Class ApproximationPlan

java.lang.Object
org.elasticsearch.xpack.esql.approximation.ApproximationPlan

public class ApproximationPlan extends Object
The approximation plan, that is substituted during logical plan optimization in the rule SubstituteApproximationPlan.

See the Javadocs of Approximation for more details.

  • Field Details

    • BUCKET_ID_COLUMN_NAME

      public static final String BUCKET_ID_COLUMN_NAME
      The column name for the bucket ID in the sampled aggregate. This is used to assign each sampled row to a bucket, to compute confidence intervals.
    • CONFIDENCE_INTERVAL_COLUMN_PREFIX

      public static final String CONFIDENCE_INTERVAL_COLUMN_PREFIX
      Prefix for confidence interval column names in the approximation output.
      See Also:
    • CERTIFIED_COLUMN_PREFIX

      public static final String CERTIFIED_COLUMN_PREFIX
      Prefix for certified column names in the approximation output.
      See Also:
    • BUCKET_COUNT

      public static final int BUCKET_COUNT
      The number of buckets to use for computing confidence intervals.
      See Also:
  • Constructor Details

    • ApproximationPlan

      public ApproximationPlan()
  • Method Details

    • columnMetadata

      public static Map<String,Object> columnMetadata(Attribute column)
      Returns the _meta map for an approximation column, or null if the column name does not match an approximation pattern.
    • is

      public static boolean is(LogicalPlan logicalPlan)
      Returns whether the logical plan is an approximation plan.
    • get

      public static LogicalPlan get(LogicalPlan logicalPlan, ApproximationSettings settings)
      Returns a plan that approximates the original plan and computes confidence intervals.

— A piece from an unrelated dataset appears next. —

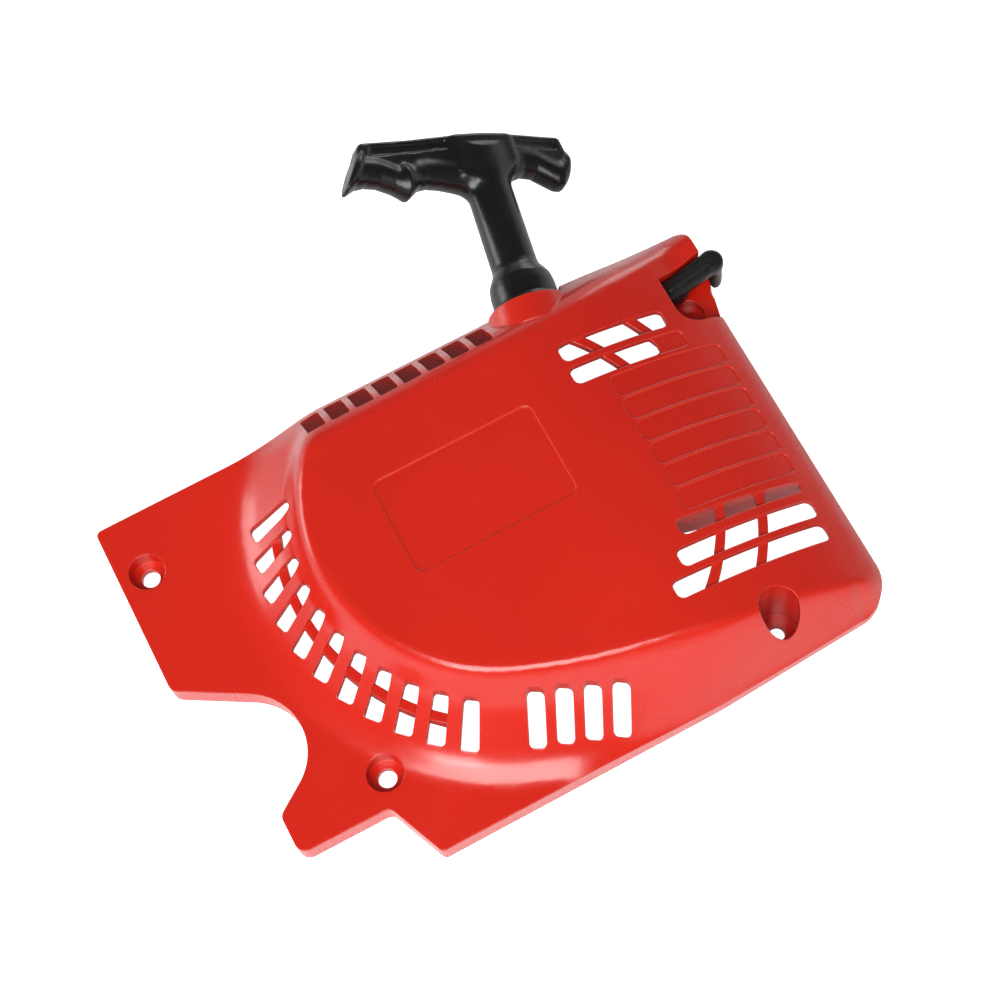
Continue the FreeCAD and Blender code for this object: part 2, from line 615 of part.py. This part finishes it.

This approximation query consists of the following:
      • Source command
      • SAMPLE with a ApproximationPlan.SampleProbabilityPlaceHolder for the sample probability
      • All commands before the STATS command
      • EVAL adding a new column with random bucket IDs for each trial
      • STATS command with:
        • COUNT to track the sample size
        • Each aggregate function replaced by a sample-corrected version (if needed)
        • TRIAL_COUNT * BUCKET_COUNT additional columns with a sampled values for each aggregate function, sample-corrected (if needed)
      • FILTER to remove all rows with a too small sample size
      • All commands after the STATS command, modified to also process the additional bucket columns where possible
      • EVAL to compute confidence intervals for all fields with buckets
      • PROJECT to drop all non-output columns
      As an example, the simple query:
           
               FROM index
                   | EVAL x = 2*x
                   | STATS s = SUM(x) BY group
                   | EVAL t = s*s
           
       
      is rewritten to (prob=sampleProbability, T=trialCount, B=bucketCount):
           
               FROM index
                   | EVAL x = 2*x
                   | EVAL bucketId = MV_APPEND(RANDOM(B), ... , RANDOM(B))  // T times
                   | SAMPLED_STATS[SampleProbabilityPlaceHolder]
                           sampleSize = COUNT(*),
                           s = SUM(x),
                           `s$0` = SUM(x) WHERE MV_SLICE(bucketId, 0, 0) == 0
                           ...,
                           `s$T*B-1` = SUM(x) WHERE MV_SLICE(bucketId, T-1, T-1) == B-1
                     BY group
                   | WHERE sampleSize >= MIN_ROW_COUNT_FOR_RESULT_INCLUSION / prob
                   | EVAL t = s*s, `t$0` = `s$0`*`s$0`, ..., `t$T*B-1` = `s$T*B-1`*`s$T*B-1`
                   | EVAL `CONFIDENCE_INTERVAL(s)` = CONFIDENCE_INTERVAL(s, MV_APPEND(`s$0`, ... `s$T*B-1`), T, B, 0.90),
                          `CONFIDENCE_INTERVAL(t)` = CONFIDENCE_INTERVAL(t, MV_APPEND(`t$0`, ... `t$T*B-1`), T, B, 0.90)
                   | KEEP s, t, `CONFIDENCE_INTERVAL(s)`, `CONFIDENCE_INTERVAL(t)`
           
       
      During execution the SAMPLED_STATS is replaced on the data node by either sampling the source rows and a normal STATS (with sample corrections applied to intermediate state), or pushed down to Lucene without any sampling (if possible).
    • substituteSampleProbability

      public static LogicalPlan substituteSampleProbability(LogicalPlan logicalPlan, double sampleProbability)
      Substitutes the ApproximationPlan.SampleProbabilityPlaceHolder in the approximation plan by the actual sample probability. If the sample probability is 1.0, the SampledAggregate is also replaced by a regular Aggregate.